How many? He guessed at four dead and reckoned at least a pair of them must be left. Two teams of three felt logical, and he had sent such men out on Rekef errands enough to trust his own judgement. This is not just some Tyrshaani malcontent. Somebody with power in the Empire wanted Thalric dead very much indeed. And then what? Kill the Regent and then what? Is my death the trigger for some uprising? Has a conspiracy eluded General Brugan? It was information he had to get back to Capitas, along with news of his own continued survival. Assuming that news is still current by the time I get a chance…
Again the thought came to him: leave Osgan to the mercies of the swamp. If there were only two killers left, there was enough cover between here and the river to evade them. Assuming I still know which way the river lies.
There had been no movement visible out there. The assassins were elsewhere, or they were close by and waiting patiently. There was no way to tell.
'Osgan,' he said, as loud as he dared, 'time to move.'
The quartermaster was now sitting up, looking as though he had died and come back to life. Thalric's uncharitable thought was that, without the wound, he'd have just assumed the man was suffering after a night's heavy drinking.
'Move where?' Osgan managed to ask, and he was clearly doing his best. Old military instincts were struggling to make themselves felt.

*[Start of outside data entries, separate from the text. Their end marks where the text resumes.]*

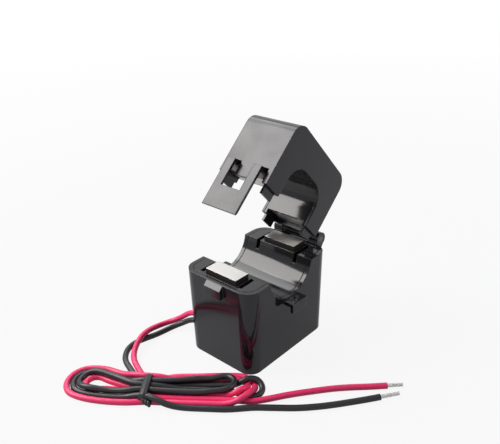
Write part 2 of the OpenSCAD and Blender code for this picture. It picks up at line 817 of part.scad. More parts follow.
lower_case();
inner_cover();
lower_core();
bobbin_top();
bobbin_bottom();
winding();
winding_tape();
surge_suppressor();
red_splice();
black_splice();
lead_bush();
hinge_pin();
lid_shell();
lid_lining();
upper_core();
core_spring();
red_lead();
black_lead();
lead_hank();
hank_tie();
red_tail();
black_tail();
red_tinned_end();
black_tinned_end();
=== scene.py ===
"""Looks of a split-core current transformer: its lid stands open and its two leads are tied in a hank.

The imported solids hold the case, cover, core, lid and hinge. This script gives each of them its finish,
lays the two insulated leads, winds and ties their hank, and lights the part on a pale floor.
All lengths are in metres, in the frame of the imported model.
"""

import logging
import math
from dataclasses import dataclass, field
from enum import Enum
from typing import Any, Callable, Optional, Sequence, Union

import bmesh
import bpy
import numpy as np
from mathutils import Matrix, Vector

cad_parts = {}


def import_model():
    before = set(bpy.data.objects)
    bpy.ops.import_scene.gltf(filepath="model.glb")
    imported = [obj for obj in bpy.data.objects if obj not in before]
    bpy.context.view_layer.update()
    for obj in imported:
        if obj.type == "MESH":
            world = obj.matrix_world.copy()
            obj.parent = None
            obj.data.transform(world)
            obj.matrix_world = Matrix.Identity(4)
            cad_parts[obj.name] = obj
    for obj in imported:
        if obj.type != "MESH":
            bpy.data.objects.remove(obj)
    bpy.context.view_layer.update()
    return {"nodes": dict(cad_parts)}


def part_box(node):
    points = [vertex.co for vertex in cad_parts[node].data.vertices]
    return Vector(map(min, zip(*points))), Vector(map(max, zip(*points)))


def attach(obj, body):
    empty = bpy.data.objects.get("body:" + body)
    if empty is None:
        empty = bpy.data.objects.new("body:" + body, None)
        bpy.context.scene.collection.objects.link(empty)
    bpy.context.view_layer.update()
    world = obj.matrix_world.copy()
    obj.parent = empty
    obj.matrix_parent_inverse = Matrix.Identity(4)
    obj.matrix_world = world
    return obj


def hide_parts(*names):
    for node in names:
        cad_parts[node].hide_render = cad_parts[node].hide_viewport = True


MM = 0.001
TINY = 1e-9
CASE_BODY = "case"
LOG = logging.getLogger("current_transformer")

Point = tuple[float, float, float]
Pair = tuple[float, float]
Route = tuple[Point, ...]


class Side(Enum):
    """The two ends of the tied hank."""

    LEFT = -1
    RIGHT = 1


class Layer(Enum):
    """The two layers of strands that lie under the tie, as heights of their middles."""

    LOW = 0.98 * MM
    HIGH = 2.3 * MM


# ---- shader graph


class Signal:
    """One output of a shader graph, with arithmetic that adds Math nodes."""

    def __init__(self, graph: "Graph", socket: bpy.types.NodeSocket) -> None:
        """Keeps the graph and the socket."""
        self.graph = graph
        self.socket = socket

    def _join(self, operation: str, left: Any, right: Any) -> "Signal":
        """Adds one Math node.

        Args:
            operation: The Math node's operation.
            left: The first operand.
            right: The second operand.

        Returns:
            The node's value.
        """
        node = self.graph.add("ShaderNodeMath", {"operation": operation}, {0: left, 1: right})
        return Signal(self.graph, node.outputs[0])

    def __add__(self, other: Any) -> "Signal":
        """Self plus other."""
        return self._join("ADD", self, other)

    __radd__ = __add__

    def __sub__(self, other: Any) -> "Signal":
        """Self minus other."""
        return self._join("SUBTRACT", self, other)

    def __rsub__(self, other: Any) -> "Signal":
        """Other minus self."""
        return self._join("SUBTRACT", other, self)

    def __mul__(self, other: Any) -> "Signal":
        """Self times other."""
        return self._join("MULTIPLY", self, other)

    __rmul__ = __mul__

    def __gt__(self, other: Any) -> "Signal":
        """1 where self is greater than other, and otherwise 0."""
        return self._join("GREATER_THAN", self, other)


class Graph:
    """The shader graph of one material or of the world."""

    def __init__(self, owner: Union[bpy.types.Material, bpy.types.World], output: str) -> None:
        """Empties a graph and gives it its output node.

        Args:
            owner: The material or world that the graph belongs to.
            output: The output node's type.
        """
        owner.use_nodes = True
        self.owner = owner
        self.tree = owner.node_tree
        self.tree.nodes.clear()
        self.output = self.add(output)

    @classmethod
    def of_material(cls, name: str) -> "Graph":
        """The empty graph of a new material of that name."""
        return cls(bpy.data.materials.new(name), "ShaderNodeOutputMaterial")

    def add(
        self,
        kind: str,
        settings: Optional[dict[str, Any]] = None,
        sockets: Optional[dict[Union[int, str], Any]] = None,
    ) -> bpy.types.Node:
        """Adds a node.

        Args:
            kind: The node's type.
            settings: Its properties, which are set first.
            sockets: Its inputs, by name or index: each a Signal, an output socket or a plain value.

        Returns:
            The new node.
        """
        node = self.tree.nodes.new(kind)
        for name, value in (settings or {}).items():
            setattr(node, name, value)
        for key, value in (sockets or {}).items():
            source = value.socket if isinstance(value, Signal) else value
            if isinstance(source, bpy.types.NodeSocket):
                self.tree.links.new(source, node.inputs[key])
            else:
                node.inputs[key].default_value = source
        return node

    def place(self) -> bpy.types.NodeSocket:
        """The place on the object, in metres."""
        return self.add("ShaderNodeTexCoord").outputs["Object"]

    def facing(self, way: Point) -> Signal:
        """How squarely the surface faces a direction.

        Args:
            way: The direction, in the object's own axes.

        Returns:
            1 where the surface faces that way, and -1 where it faces away.
        """
        normal = self.add("ShaderNodeTexCoord").outputs["Normal"]
        node = self.add("ShaderNodeVectorMath", {"operation": "DOT_PRODUCT"}, {0: normal, 1: way})
        return Signal(self, node.outputs["Value"])

    def stretched(self, scale: Point) -> bpy.types.NodeSocket:
        """The place on the object with each axis scaled."""
        sockets = {"Vector": self.place(), "Scale": scale}
        return self.add("ShaderNodeMapping", {"vector_type": "POINT"}, sockets).outputs[0]

    def noise(
        self, scale: float, detail: float = 2.0, where: Optional[bpy.types.NodeSocket] = None
    ) -> Signal:
        """Smooth noise from 0 to 1.

        Args:
            scale: Waves per metre.
            detail: Octaves of detail.
            where: Coordinates, or None for the place on the object.

        Returns:
            The noise's value.
        """
        sockets = {"Vector": where or self.place(), "Scale": scale, "Detail": detail}
        return Signal(self, self.add("ShaderNodeTexNoise", None, sockets).outputs[0])

    def bands(self, scale: float, axis: str) -> Signal:
        """Even bands from 0 to 1 across one axis.

        Args:
            scale: Bands per metre, in the Wave node's own measure.
            axis: X, Y or Z.

        Returns:
            The bands' value.
        """
        settings = {"wave_type": "BANDS", "bands_direction": axis}
        sockets = {"Vector": self.place(), "Scale": scale, "Distortion": 0.4, "Detail": 1.0}
        return Signal(self, self.add("ShaderNodeTexWave", settings, sockets).outputs["Fac"])

    def blend(self, share: Any, low: Sequence[float], high: Sequence[float]) -> bpy.types.NodeSocket:
        """A colour between two others.

        Args:
            share: 0 for the low colour and 1 for the high one.
            low: The first colour.
            high: The second colour.

        Returns:
            The mixed colour.
        """
        sockets = {0: share, 6: (*low, 1), 7: (*high, 1)}
        return self.add("ShaderNodeMix", {"data_type": "RGBA"}, sockets).outputs[2]

    def relief(self, height: Signal, depth: float, edge: float) -> bpy.types.NodeSocket:
        """A normal with fine relief and softened edges.

        Args:
            height: The relief, from 0 to 1.
            depth: The relief's depth in metres.
            edge: Radius by which edges look rounded, or 0 for none.

        Returns:
            The normal.
        """
        sockets = {"Height": height, "Distance": depth, "Strength": 1.0}
        if edge:
            sockets["Normal"] = self.add("ShaderNodeBevel", {"samples": 6}, {"Radius": edge}).outputs[0]
        return self.add("ShaderNodeBump", None, sockets).outputs[0]

    def end(self, shader: bpy.types.Node) -> None:
        """Links the last shader to the output."""
        self.tree.links.new(shader.outputs[0], self.output.inputs[0])

    def surface(self, sockets: dict[str, Any]) -> bpy.types.Material:
        """Ends the graph in a Principled surface.

        Args:
            sockets: The shader's values and links.

        Returns:
            The finished material.
        """
        self.end(self.add("ShaderNodeBsdfPrincipled", None, sockets))
        return self.owner


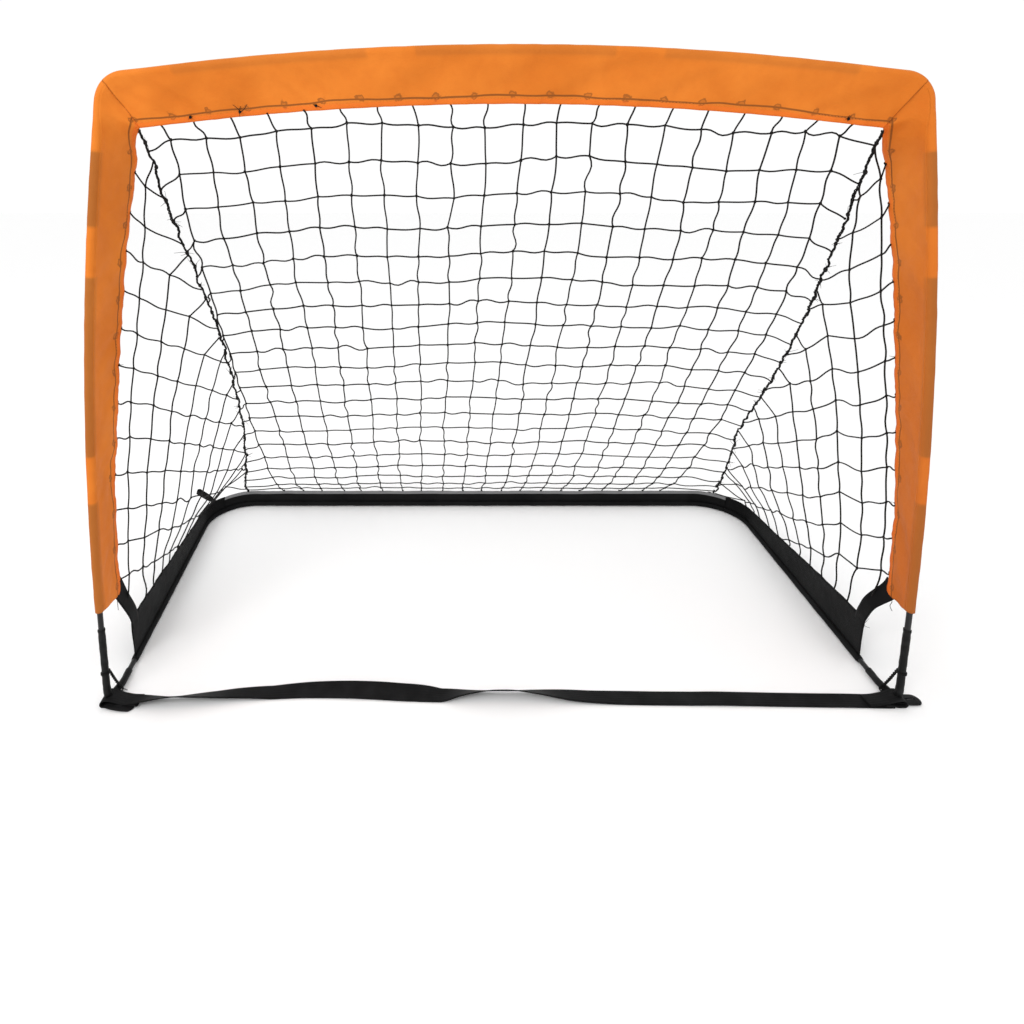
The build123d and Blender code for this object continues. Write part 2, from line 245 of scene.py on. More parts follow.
def webbing():
    n = Nodes("webbing", (0.006, 0.006, 0.006), 0.6, Specular_IOR_Level=0.10)
    place = n.object_coordinates()
    n.tint(n.noise(30, place, 3), 0.3, 0.75, (0.004, 0.004, 0.0042), (0.010, 0.010, 0.0105))
    ribs = n.math("SINE", n.times(n.attribute("along"), 2 * math.pi / 0.0017))
    rows = n.math("SINE", n.times(n.attribute("across"), 2 * math.pi / 0.0042))
    n.bump(n.scaled(rows, 0.35, ribs), 0.5, 0.00035)
    return n.material


def net_string():
    n = Nodes("net_string", (0.004, 0.0036, 0.0036), 0.6, Specular_IOR_Level=0.15)
    place = n.object_coordinates()
    n.tint(n.noise(40, place, 2), 0.3, 0.75, (0.002, 0.0018, 0.0018), (0.009, 0.0075, 0.007))
    n.bump(lay(n, 0.0032), 0.55, 0.0003)
    return n.material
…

'Away,' Thalric replied. There was only one clear entrance to the stand of tall canes they were hiding in: one clear exit, too, therefore. Any killers that were watching could not help but appreciate that. 'We're going out the back way,' Thalric decided.
'What back way?'
'Have you the strength to use your sting?'
Osgan closed his eyes. The Wasp Art that had taken the Empire so far was tiring to use: it lived off the body's own strength. He nodded wearily.
Thalric levelled one hand towards the canes behind Osgan, and the quartermaster hauled himself round and did likewise. Worms of light now flickered and crawled across Thalric's open palm.
He unleashed the golden fire, putting a hand up to guard his eyes from splinters as the searing fire of his Art shattered the canes apart. Something inside them was flammable, the pith exploding like a volley of snapbows. He and Osgan turned their faces away as a score of canes combusted together, flinging fragments and splinters across them.
'Move,' Thalric urged, and he was already pressing through the gap that had been scorched between the canes. He lurched forward, across an open patch of water, ducking into the reeds on the other side. Laboured splashing behind him told him that Osgan was trying to keep up. He turned, tugging at the man's good shoulder, just as an arrow cut across the water, clipping the ripples they had left. Thalric loosed his sting instantly, guessing at the archer's hiding place, then they were stumbling and staggering through the mud, the waist-deep water, burrowing ever deeper into the delta as the foliage around them grew taller and thicker, stilt-rooted trees and gigantic horsetails making a half-drowned forest out of the Marsh.